The rules don't address zero-rating (sponsored data, or reverse prioritization), and ISPs and other infrastructure owners are jumping on this. Google is reportedly discussing zero rating of Android apps on their Android One phones.
Cost of connection
Price regulation is not on the table. Price discipline is supposed to come from a competitive market, but the new rules won't much help competitor ISPs to enter the marketplace. Without interconnection and infrastructure sharing requirements, small ISPs such as Webpass, MonkeyBrains, and Sonic.net will still have to lay their own fiber in order to reach customer homes and businesses. So most customers will still have no choice but to pay the price AT&T or Comcast demand for their data connections.
No last mile sharing
Back in 2002, the FCC declared that ISPs were not common carriers. A small competitor ISP called Brand X wanted to use privately-owned cable company lines (which use public rights of way) to reach customers, but the Supreme Court sided with the FCC. The current FCC Chair himself ran a network startup that went broke when it couldn't get access to cable company lines.

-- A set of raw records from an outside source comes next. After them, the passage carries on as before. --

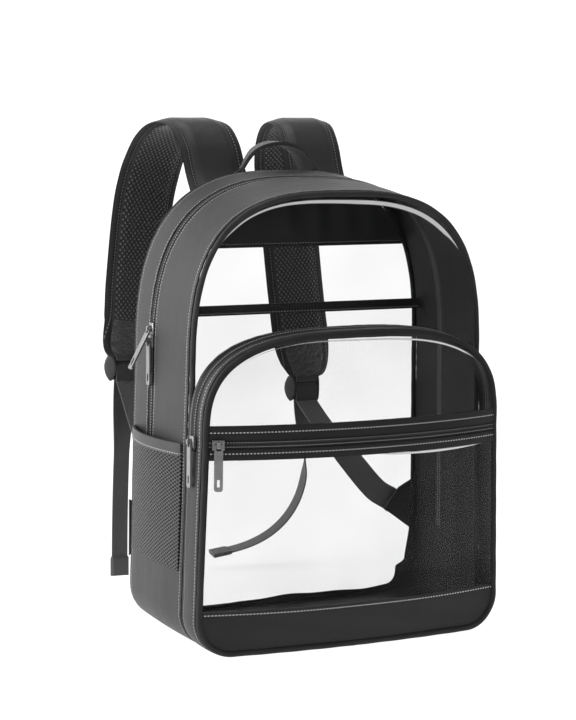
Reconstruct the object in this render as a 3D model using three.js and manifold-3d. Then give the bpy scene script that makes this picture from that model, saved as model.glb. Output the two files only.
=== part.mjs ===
// A clear backpack, 17 inches tall: clear front, back and pocket panels in a frame of dark fabric, with two
// padded shoulder straps. Millimetres, +Z up. The front faces -Y and the origin is the middle of the flat base.
import * as THREE from 'three';
import { mergeVertices } from 'three/addons/utils/BufferGeometryUtils.js';
import Module from 'manifold-3d';

const wasm = await Module();
wasm.setup();

// Driving sizes
const mainDepth = 130;          // rear seam to front seam
const pocketDepth = 33;         // front seam to the pocket's front seam
const halfWidth = 158;          // half the width just above the bottom corners
const frontTaper = 6;           // how far the front's side leans in, up to the start of its crown
const rearTaper = 3.5;          // the rear's
const pocketTaper = 4.8;        // and the pocket's
const frontHeight = 423;
const rearHeight = 436;
const crownStart = 250;         // height where the main crown starts to curve in
const pocketHeight = 297;
const pocketCrownStart = 200;
const cornerRadius = 35;        // bottom corners
const frontCrownPower = 3;      // how square each crown is
const rearCrownPower = 2.85;
const pocketCrownPower = 3;

// Material thicknesses and clearances
const cloth = 2;                // coated fabric, with its seam allowance
const clearSheet = 1;           // clear vinyl
const gap = 0.4;                // between neighbouring pieces
const pipingRadius = 3.5;       // front and pocket seams
const rearPipingRadius = 2.5;
const pipingSink = 0.3;         // how far the piping sits inside the outline
const crownTrim = 0.6;          // a sheet stops this far below the crown's flat top

// Side walls of the main bag
const gussetPuff = 3;           // how far the side wall swells between its seams, below the crown's shoulder
const baseTop = 77;             // where the base's fabric ends on the side
const zipShare = 0.37;          // the main zip's place, from the rear seam
const zipWidth = 12;            // tape that shows, with the teeth
const teethWidth = 4.6;
const tapeDrop = 1;             // the tape lies this far under the fabric's face
const teethSlope = 0.4;         // the flank of the teeth, across the tape
const teethRise = 0.4;          // the closed teeth stand this far above it

// Pocket
const pocketBow = 11;           // how far the seam bows forward at the middle
const pocketCrown = 17;         // how far the front swells beyond its seam
const pocketPuff = 1.5;         // how far its side wall swells
const pocketSwellPower = 2.4;   // how square its front's swell is
const pocketZipShare = 0.5;     // the curved zip's place, from the pocket's back seam
const pocketZipLow = 190;       // where the curved zip ends, each side
const frontZipHeight = 198.5;
const frontZipWidth = 9;
const upperTapeWidth = 8;       // stitched fabric above the front zip
const lowerTapeWidth = 9.5;     // and below it
const bottomBandTop = 44;       // the fabric band across the pocket's foot

// Back
const yokeBottom = 360;
const backClearBottom = 6;
const sleeveSetIn = 8;          // the inner sleeve lies this far in front of the back
const sleeveTop = 305;
const sleeveBindingWidth = 10;

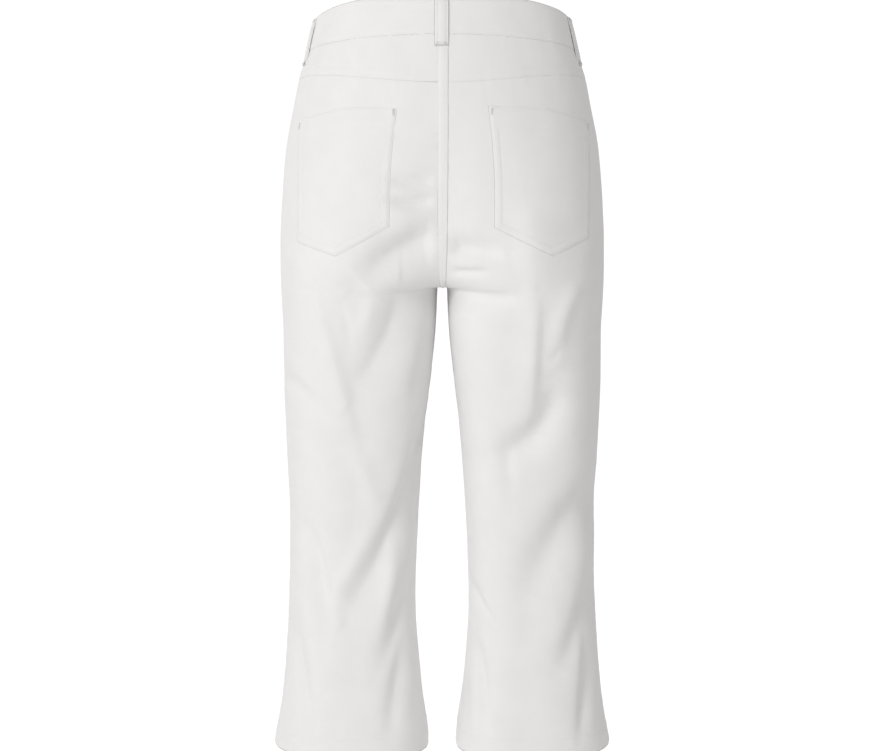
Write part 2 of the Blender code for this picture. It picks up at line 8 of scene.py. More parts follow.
import bpy
import numpy as np
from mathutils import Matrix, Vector


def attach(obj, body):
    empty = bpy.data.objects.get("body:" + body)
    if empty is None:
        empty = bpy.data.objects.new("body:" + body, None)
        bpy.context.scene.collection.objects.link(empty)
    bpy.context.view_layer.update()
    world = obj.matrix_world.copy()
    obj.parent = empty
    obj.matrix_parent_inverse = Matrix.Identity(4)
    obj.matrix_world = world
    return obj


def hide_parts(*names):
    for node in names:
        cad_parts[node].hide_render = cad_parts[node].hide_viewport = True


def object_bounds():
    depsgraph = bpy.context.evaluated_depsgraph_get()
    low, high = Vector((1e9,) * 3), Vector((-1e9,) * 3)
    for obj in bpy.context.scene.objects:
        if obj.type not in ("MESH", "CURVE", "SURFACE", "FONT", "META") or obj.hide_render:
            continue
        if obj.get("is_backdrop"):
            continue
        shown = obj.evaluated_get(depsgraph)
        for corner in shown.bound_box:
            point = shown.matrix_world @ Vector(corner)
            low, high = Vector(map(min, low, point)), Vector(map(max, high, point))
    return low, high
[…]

The new rules are not public utility* regulation. In a public utility regime, infrastructure owners have to give access at reasonable prices to competitors wishing to lease their infrastructure. For example, the British structural separation model of public utility regulation requires British Telecom (BT) to give its retail affiliate access and wholesale services on the same terms it gives the affiliate's retail competitors. That is not happening here in the U.S.

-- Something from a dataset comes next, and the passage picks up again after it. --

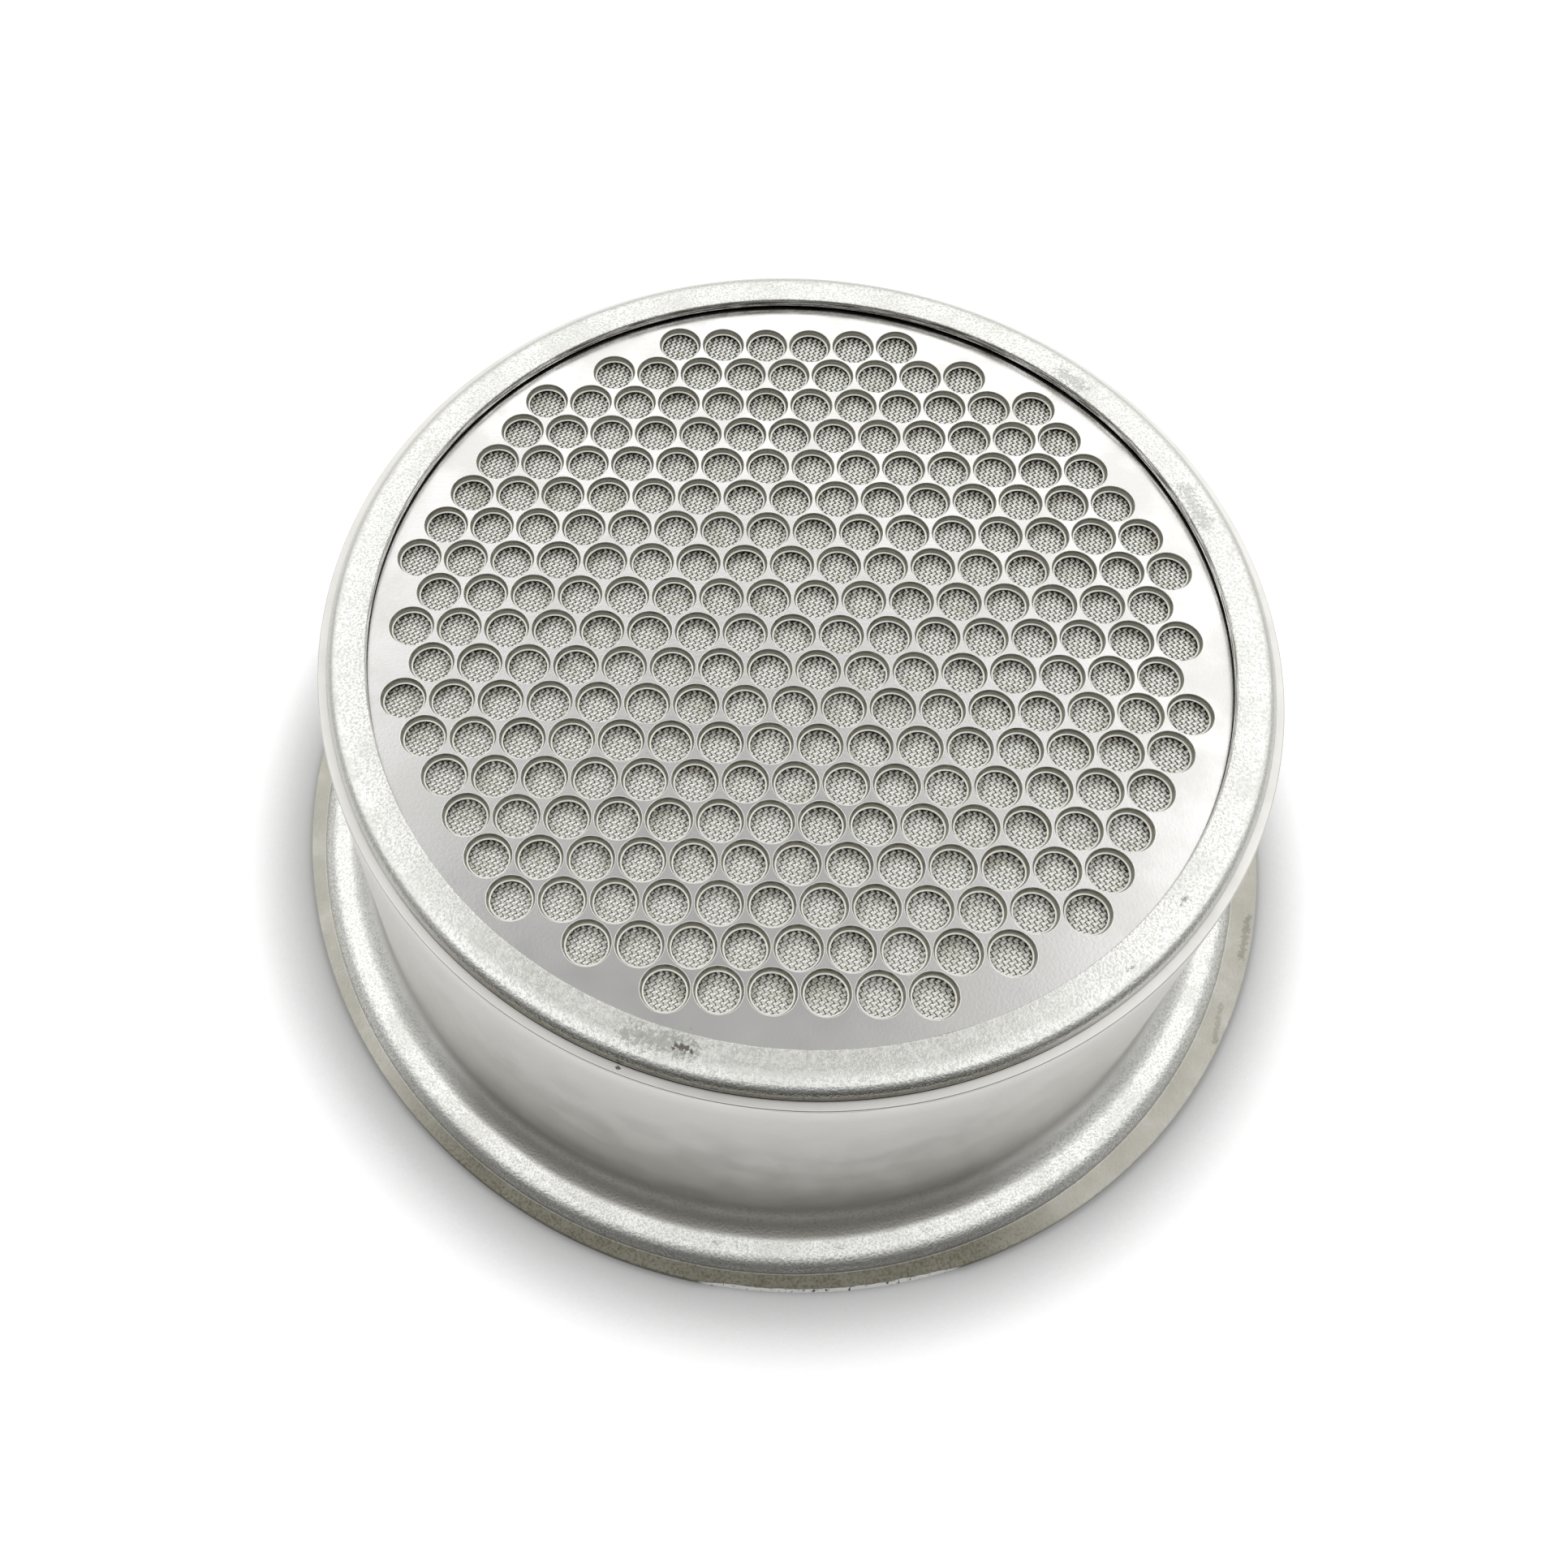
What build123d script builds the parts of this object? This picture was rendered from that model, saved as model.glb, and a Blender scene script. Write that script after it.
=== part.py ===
from build123d import *
from math import atan2, ceil, cos, hypot, pi, radians, sin, sqrt, tan
import os

# Espresso filter basket, standing rim down: a drawn steel cup, a perforated plate that closes it,
# and the woven wire disc under that plate. Millimetres, +Z up, away from the rim.
# The origin is on the cup's axis, in the plane that the rim rests on.

# Cup
sheet = 0.6  # thickness of the drawn sheet
wall_radius = 30.0  # outside of the wall
plate_level = 25.6  # rim's rest plane to the plate's outer face
valley_radius = 1.9  # hollow bend from the wall into the rim, outside

# Rim: a narrow land beyond the hollow bend, a rounded shoulder and a flat lip
land_rise = 0.75  # land above the lip
land_width = 0.15  # hollow bend to the shoulder's bend
shoulder_slope = 50.0  # degrees
shoulder_bend = 1.75  # outer radius of the shoulder's bend
lip_width = 1.5
trim_off_x = 0.40  # the shear cut the lip a little off the cup's axis
trim_off_y = 0.45

# Crimped ring: the wall's end, stepped in and rolled over the plate
step_width = 0.5  # wall to ring
ring_roll = 0.75  # outer radius of the roll
crimp_width = 2.65  # ring's outside to its free edge
crimp_lift = 0.2  # spring-back: the free edge stands this far off the plate
step_drop = 0.4  # step from wall to ring, below the plate's outer face
step_bevel = 0.2
crease = 0.12  # depth of the crease under the ring

# Seat inside the wall's end, which holds the two discs from within
seat_width = 0.7
seat_height = 0.35
seat_slope = 45.0  # degrees, from the seat back to the wall
seat_round = 0.5
disc_clearance = 0.05  # round the discs' edges

# Perforated plate, with holes that the etch leaves wider at the outer face
plate_thickness = 0.5
hole_pitch = 3.0
hole_mouth = 1.40  # hole's radius at the outer face
hole_throat = 1.16  # and at the inner face
hole_sides = 10  # flats that stand for each round hole
pattern_margin = 1.8  # ring's free edge to the outermost centres of holes
pattern_off_x = -0.2  # the holes stand a little off the cup's axis

# Woven wire disc
mesh_thickness = 0.3

# Derived sizes
crest_radius = wall_radius + valley_radius + land_width + shoulder_bend * tan(radians(shoulder_slope) / 2)
foot_radius = crest_radius + land_rise / tan(radians(shoulder_slope))
trim_radius = foot_radius + lip_width
wall_bore = wall_radius - sheet
ring_radius = wall_radius - step_width
crimp_opening = ring_radius - crimp_width
pattern_radius = crimp_opening - pattern_margin
pocket_radius = ring_radius - sheet
disc_radius = pocket_radius - disc_clearance
seat_radius = pocket_radius - seat_width
land_level = sheet + land_rise
plate_floor = plate_level - plate_thickness
seat_level = plate_floor - mesh_thickness
step_level = plate_level - step_drop
crimp_edge_level = plate_level + crimp_lift


def rim_corners(side):
    """Corners (radius, height, bend) of the rim from its edge to the wall, on one side of the sheet."""
    depth = 0.0 if side == "outside" else sheet
    shift = depth * tan(radians(shoulder_slope) / 2)
    blank_radius = trim_radius + hypot(trim_off_x, trim_off_y) + sheet
    return [
        (blank_radius, sheet - depth, 0),
        (foot_radius - shift, sheet - depth, depth),
        (crest_radius - shift, land_level - depth, shoulder_bend - depth),
        (wall_radius - depth, land_level - depth, valley_radius + depth),
    ]


def crimp_corners():
    """Corners of the ring, from the pocket over the plate and round the roll to the wall's step."""
    tilt = atan2(crimp_lift, pocket_radius - crimp_opening)
    roll_level = plate_level + sheet / cos(tilt) - sheet * tan(tilt)
    return [
        (pocket_radius, plate_level, 0),
        (crimp_opening, crimp_edge_level, 0),
        (crimp_opening + sheet * sin(tilt), crimp_edge_level + sheet * cos(tilt), 0),
        (ring_radius, roll_level, ring_roll),
        (ring_radius, step_level + crease, 0),
        (ring_radius - crease, step_level, 0),
        (wall_radius - step_bevel, step_level, 0),
        (wall_radius, step_level - step_bevel, 0),
    ]


def seat_corners():
    """Corners of the seat, from the wall's bore to the pocket that holds the discs."""
    nose_level = seat_level - seat_height
    wall_end = nose_level - (wall_bore - seat_radius) * tan(radians(seat_slope))
    return [
        (wall_bore, wall_end, seat_round),
        (seat_radius, nose_level, 0),
        (seat_radius, seat_level, 0),
        (pocket_radius, seat_level, 0),
    ]


def make_cup():
    """The drawn cup: its section turned about the axis, with the lip sheared off centre."""
    corners = rim_corners("inside") + seat_corners() + crimp_corners() + rim_corners("outside")[::-1]
    points = [(radius, 0, height) for radius, height, bend in corners]
    bends = [bend for radius, height, bend in corners]
    section = make_face(FilletPolyline(*points, radius=bends, close=True))
    shear = Pos(trim_off_x, trim_off_y, 0) * Cylinder(
        trim_radius, crimp_edge_level + 2 * sheet, align=(Align.CENTER, Align.CENTER, Align.MIN)
    )
    return revolve(section, Axis.Z) & shear


def hole_centres():
    """Centres of the staggered rows of holes that fit inside the pattern's radius."""
    row_pitch = hole_pitch * sqrt(3) / 2
    reach = ceil(pattern_radius / row_pitch)
    centres = []
    for row in range(-reach, reach + 1):
        stagger = hole_pitch / 2 if row % 2 else 0
        for column in range(-reach, reach + 1):
            x = column * hole_pitch + stagger
            y = row * row_pitch
            if hypot(x, y) <= pattern_radius:
                centres.append((x + pattern_off_x, y))
    return centres


def hole_corners(radius, level):
    """Corners of every hole at one radius and level, as one list for each hole."""
    turns = [2 * pi * side / hole_sides for side in range(hole_sides)]
    return [
        [Vector(x + radius * cos(turn), y + radius * sin(turn), level) for turn in turns]
        for x, y in hole_centres()
    ]


def hole_walls(throat, mouth):
    """The flats between one hole's throat and its mouth."""
    sides = zip(throat, throat[1:] + throat[:1], mouth[1:] + mouth[:1], mouth)
    return [Face(Wire.make_polygon(side)) for side in sides]


def make_plate():
    """The etched plate, closed from its edge, its two pierced faces and the walls of its holes."""
    throats = hole_corners(hole_throat, plate_floor)
    mouths = hole_corners(hole_mouth, plate_level)
    disc = extrude(Plane.XY.offset(plate_floor) * Circle(disc_radius), plate_thickness)
    lower, edge, upper = disc.faces().sort_by(Axis.Z)
    shell = [
        edge,
        Face(lower.outer_wire(), [Wire.make_polygon(throat) for throat in throats]),
        Face(upper.outer_wire(), [Wire.make_polygon(mouth) for mouth in mouths]),
    ]
    for throat, mouth in zip(throats, mouths):
        shell.extend(hole_walls(throat, mouth))
    return Solid(Shell(shell))


def make_mesh():
    """The woven wire disc, solid here at the cloth's thickness."""
    return extrude(Plane.XY.offset(seat_level) * Circle(disc_radius), mesh_thickness)


os.makedirs("parts", exist_ok=True)
pieces = {
    "cup": make_cup(),
    "perforated_plate": make_plate(),
    "wire_mesh": make_mesh(),
}
for name, piece in pieces.items():
    export_step(piece, f"parts/{name}.step")
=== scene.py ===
import math

import bpy
import numpy as np
from mathutils import Matrix, Vector, geometry


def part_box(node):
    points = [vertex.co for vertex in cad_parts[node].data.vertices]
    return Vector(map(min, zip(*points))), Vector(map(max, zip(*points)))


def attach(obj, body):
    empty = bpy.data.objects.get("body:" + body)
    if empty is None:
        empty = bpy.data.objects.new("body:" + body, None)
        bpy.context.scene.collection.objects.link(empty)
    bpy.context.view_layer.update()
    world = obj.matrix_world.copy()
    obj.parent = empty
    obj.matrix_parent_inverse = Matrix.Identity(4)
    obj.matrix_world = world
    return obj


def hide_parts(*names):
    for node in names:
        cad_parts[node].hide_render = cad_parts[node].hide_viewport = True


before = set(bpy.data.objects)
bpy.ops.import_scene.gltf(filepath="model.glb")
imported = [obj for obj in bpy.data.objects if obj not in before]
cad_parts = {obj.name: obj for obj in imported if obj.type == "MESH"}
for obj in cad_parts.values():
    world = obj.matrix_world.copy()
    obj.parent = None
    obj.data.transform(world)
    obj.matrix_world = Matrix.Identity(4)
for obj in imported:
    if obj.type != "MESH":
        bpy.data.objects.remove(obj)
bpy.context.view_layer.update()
mm = 0.001
cupLow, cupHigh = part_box("cup")
plateLow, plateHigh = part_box("perforated_plate")
meshLow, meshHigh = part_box("wire_mesh")
plateLevel = plateHigh.z / mm
plateFloor = plateLow.z / mm
seatLevel = meshLow.z / mm
print("frame loaded: cup", round((cupHigh.x - cupLow.x) / mm, 2), "mm across its rim")


def linearColour(hexCode):
    # sRGB hex to the linear colour that the sockets take
    values = [int(hexCode[i:i + 2], 16) / 255 for i in (1, 3, 5)]
    return [v / 12.92 if v <= 0.04045 else ((v + 0.055) / 1.055) ** 2.4 for v in values] + [1.0]


def addNode(tree, kind, inputs=None, **settings):
    # adds one shader node, sets its options, then fills its sockets; another node links by its live output
    node = tree.nodes.new("ShaderNode" + kind)
    for name, value in settings.items():
        setattr(node, name, value)
    for socket, value in (inputs or {}).items():
        if isinstance(value, bpy.types.Node):
            value = next(output for output in value.outputs if output.enabled)
        if isinstance(value, bpy.types.NodeSocket):
            tree.links.new(value, node.inputs[socket])
        else:
            node.inputs[socket].default_value = value
    return node


def newMaterial(name):
    # empty node tree with its output and the object's own coordinates in millimetres
    material = bpy.data.materials.new(name)
    material.use_nodes = True
    tree = material.node_tree
    tree.nodes.clear()
    output = addNode(tree, "OutputMaterial")
    coordinates = addNode(tree, "TexCoord")
    place = addNode(tree, "VectorMath", {0: coordinates.outputs["Object"], 3: 1 / mm}, operation="SCALE")
    return material, tree, output, place


def roundAxis(tree, place):
    # x, y, z and the distance from the basket's axis
    parts = addNode(tree, "SeparateXYZ", {0: place}).outputs
    flat = addNode(tree, "CombineXYZ", {0: parts["X"], 1: parts["Y"]})
    return parts["X"], parts["Y"], parts["Z"], addNode(tree, "VectorMath", {0: flat}, operation="LENGTH")


def where(tree, *conditions):
    # product of shares; a range (value, low, high) eases from 0 to 1, or between the two levels that follow
    share = None
    for condition in conditions:
        if isinstance(condition, tuple):
            value, low, high, first, last = condition if len(condition) == 5 else condition + (0.0, 1.0)
            condition = addNode(tree, "MapRange", {0: value, 1: low, 2: high, 3: first, 4: last},
                                interpolation_type="SMOOTHSTEP")
        if share is not None:
            condition = addNode(tree, "Math", {0: share, 1: condition}, operation="MULTIPLY")
        share = condition
    return share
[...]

There are no requirements for interconnection agreements, only a general "just and reasonable" standard that would allow aggrieved parties to petition for FCC review.
Level 3 describes the importance of good interconnects and how congested interconnection points, when peers fail to upgrade their ports, threaten the customer experience. In a peering dispute involving Nexflix content, Level 3 famously agreed to pay the price extracted by Comcast to reach its customers. Access bottlenecks are a continuing source of contention.
The proposed rules don't directly address colocation, but locally, Webpass and Sonic.net are using the new AMX-IX Bay Area, a nonprofit member-coop on the European model, which offers lower prices than traditional IXPs.
Although competitors would have the right to "fair access" to poles and conduits under the new Title II regime, no specific rules have been proposed.
The proposal would not subject internet connections to universal service surcharges like those on telephone bills. However, the universal service fund now supports broadband, and putting ISPs under Title II makes surcharges a real threat.
Requirements will allow startups to determine whether degraded service is due to legitimate network management needs.
*Background: common carrier v public utility
Common carrier law can be traced back to old England, when courts imposed special responsibilities on certain types of businesses. Those businesses had a special duty of care to customers because of their unique opportunity to do harm, as custodians of people and goods--passenger carriage, shipping, trucking, innkeeping, and so on--and they had special importance as engines of economic activity. They were required to serve all customers, at the same price and under the same conditions.
Public utility law developed in modern times through state law. Public utilities are "public" in that they require high up-front infrastructure investments and are thus natural monopolies, and they are "utilities" in that their services are essential to people's everyday lives. Public utility regulation requires those companies to serve all customers in their territories and serve them at reasonable prices, with certain quality of service and consumer protection requirements.
Common carrier law protects access by end-users in retail markets; public utility law also protects access by competitors in wholesale markets. Companies that are neither common carriers nor public utilities deal with customers and each other by contract. This is currently how long-haul internet transport owners peer with each other to form the global IP network.
Updated February 26, 2015: The FCC voted to approve the new rules on February 26, 2015. As Steve Lohr of the New York Times points out, the new rules will not bring competition to the marketplace--they are intended to prevent the dominant internet suppliers from abusing their market power."